What do you think the regulatory agencies should do next to encourage the financial services sector? Are you comfortable with the policies and some other things that they do?
Globally, the regulatory environment has been much more intense and regulation is important for any industry or sector. The most important thing is that the regulator should be firm and fair because regulation is important especially when you have free markets operating. The regulator needs to step in when required, but then should not hinder the free flow of business.
Are you comfortable with what is operational in Nigeria?
For everything, it can improve. There is nothing you can’t improve upon. Given the fact that Nigeria is in a recession right now, it is important that regulators work with business to ensure that we all come out of that recession faster and sooner. If you come down too heavy, you can actually destroy the business. I think the most important thing is to ensure that the regulators focus on ensuring that business is done properly and not in a way that hinders the business.
There was an alarm raised by the House of Representatives recently about the health of Nigerian banks. How true?

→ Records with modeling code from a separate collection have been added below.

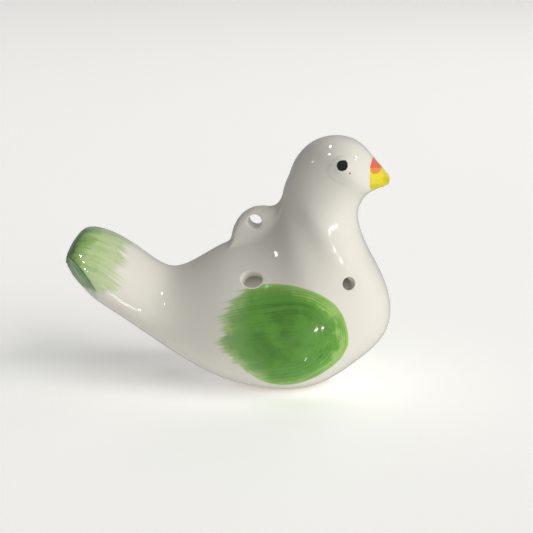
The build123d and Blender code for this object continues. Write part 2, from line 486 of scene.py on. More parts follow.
def holeEdges(middle, axes, near, radius, lip, oval=1.0, inset=0.0):
    # The grid rectangle that makes way for a hole, its edge, and for each point of that edge the
    # places on the hole's soft rim, on its sharp rim and on the hollow's wall
    def circle(angle, size):
        return middle + size * np.stack([np.cos(angle), oval * np.sin(angle)], -1)

    around = np.linspace(0, 2 * np.pi, 48, endpoint=False)
    trial = landOn(circle(around, radius + lip), axes, *(np.full(48, v) for v in near))
    i0, i1, j0, j1 = rectangleRound([trial, landOn(circle(around, radius), axes, *trial, inset)])
    i, j = perimeter(i0, i1, j0, j1)
    edge = (rows[i], columns[j])
    flat = skin(*edge) @ axes.T - middle
    angle = np.arctan2(flat[:, 1], flat[:, 0])
    guess = [np.full(len(i), places.mean()) for places in trial]
    rim = landOn(circle(angle, radius + lip), axes, *guess)
    sharp = landOn(circle(angle, radius), axes, *guess)
    inner = landOn(circle(angle, radius), axes, *guess, inset)
    return (i0, i1, j0, j1), edge, rim, sharp, inner


def stitchHole(body, edge, rim, sharp, inner, into, closed=True):
    # Rings from the gap in the grid to the soft rim, the lip and the bore, and rings back out on
    # the hollow's wall. A slot that isn't closed ends on the root plane and runs the other way.
    wall, way = dove["wall"], {"wrap": closed, "flip": not closed}
    outerPoints, outerNormals = skinRings(edge, rim)
    addGrid(body, outerPoints, outerNormals, **way)
    corner = skin(*sharp)
    lip = lipCurve(outerPoints[-1], corner, corner + into)
    bore = lip[-1] + (skin(*inner, wall) - lip[-1]) * steps(boreSteps)
    tube = np.concatenate([lip, bore[1:]])
    normals = gridNormals(tube, closed) * (1 if closed else -1)
    normals[0] = outerNormals[-1]
    addGrid(body, tube, normals, layer="bare", **way)
    innerPoints, innerNormals = skinRings(edge, inner, wall)
    addGrid(body, innerPoints[::-1], -innerNormals[::-1], layer="hollow", **way)
    return outerPoints, tube, innerPoints


def cutFingerHole(body, outerGap, innerGap, hole):
    # A round bore through the wall, with a soft lip of glaze
    axes = acrossAxes(hole["out"])
    middle = np.array(hole["centre"]) @ axes.T
    (i0, i1, j0, j1), *places = holeEdges(
        middle, axes, hole["near"], hole["radius"], hole["lip"], hole["oval"], dove["wall"])
    stitchHole(body, *places, -unit(np.array(hole["out"])) * hole["lip"])
    outerGap[i0:i1, j0:j1] = True
    innerGap[i0:i1, j0:j1] = True


def cutCordHole(body, outerGap):
    # From side to side through the ring behind the neck
    axes = np.array([(1.0, 0, 0), (0, 0, 1.0)])
    near = (8.0, 0.5 * lug["share"])
    (i0, i1, j0, j1), *places = holeEdges(
        np.array(lug["hole"]), axes, near, lug["holeRadius"], lug["holeLip"])
    ends = []
    for mirror in (False, True):
        edge, rim, sharp, _ = [(u, 4 - s if mirror else s) for u, s in places]
        points, normals = skinRings(edge, rim)
        addGrid(body, points, normals, wrap=True, flip=mirror)
        corner = skin(*sharp)
        inward = np.array((0, -1.0 if mirror else 1.0, 0)) * lug["holeLip"]
        lip = lipCurve(points[-1], corner, corner + inward)
        lipNormals = gridNormals(lip, True) * (-1 if mirror else 1)
        lipNormals[0] = normals[-1]
        addGrid(body, lip, lipNormals, wrap=True, flip=mirror)
        ends.append(lip[-1])
    addGrid(body, ends[0] + (ends[1] - ends[0]) * steps(boreSteps), wrap=True)
    outerGap[i0:i1, j0:j1] = True
    outerGap[i0:i1, len(columns) - j1:len(columns) - j0] = True


window = {
    "length": 14.2,         # along the belly, from the root of the tail
    "halfWidth": 5.45,
    "squareness": 14,
    "lip": 0.35,
}


def ribPlane(rib):
    # A rib's belly point, the way up it and the way square to it, towards the beak
    belly = ribs[rib, 2:4]
    rise = unit(ribs[rib, 0:2] - belly)
    up = np.array((rise[0], 0, rise[1]))
    forward = np.array((rise[1], 0, -rise[0]))
    return np.array((belly[0], 0, belly[1])), up, forward


rootBelly, rootUp, rootForward = ribPlane(int(rootRib))


def roundedBox(angle, wide, high, squareness):
    # Distance from the middle of a rounded rectangle to its outline, by angle:
    # 1 / R^n = (|cos| / wide)^n + (|sin| / high)^n
    across, up = np.abs(np.cos(angle)) / wide, np.abs(np.sin(angle)) / high
    return (across ** squareness + up ** squareness) ** (-1 / squareness)


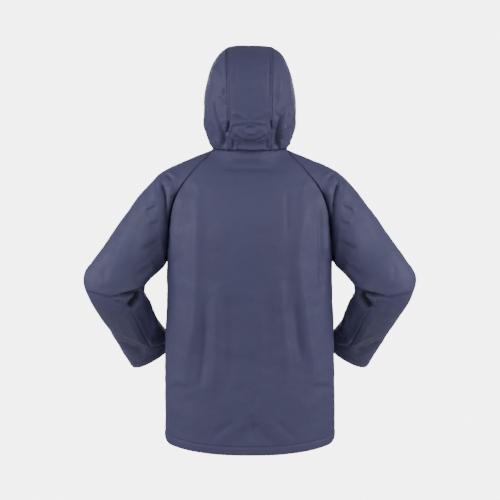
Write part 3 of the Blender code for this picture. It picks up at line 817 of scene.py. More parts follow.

All I can say is that we are in good health and we are adequately capitalized and our liquidity ratio is well above the regulatory threshold. Our rating was recently reaffirmed as Triple A. We want to assure everyone that Stanbic IBTC is an organization that they can continue to do business with.
Where do you see Stanbic IBTC in the next few years under your leadership?
Stanbic IBTC as a financial services organization is an organization that is a leading end-end financial solutions provider in Nigeria. We want to continue to support our customers in achieving their dreams. We are committed to driving the growth of our clients. We are committed to ensuring that investors are attracted to the economy and committed to seeing that the Nigerian economy grows and develops to its full potential. We believe that we have the skill and capabilities, the experience and the passion to ensure that Stanbic IBTC supports the Nigerian economy as it continues to grow.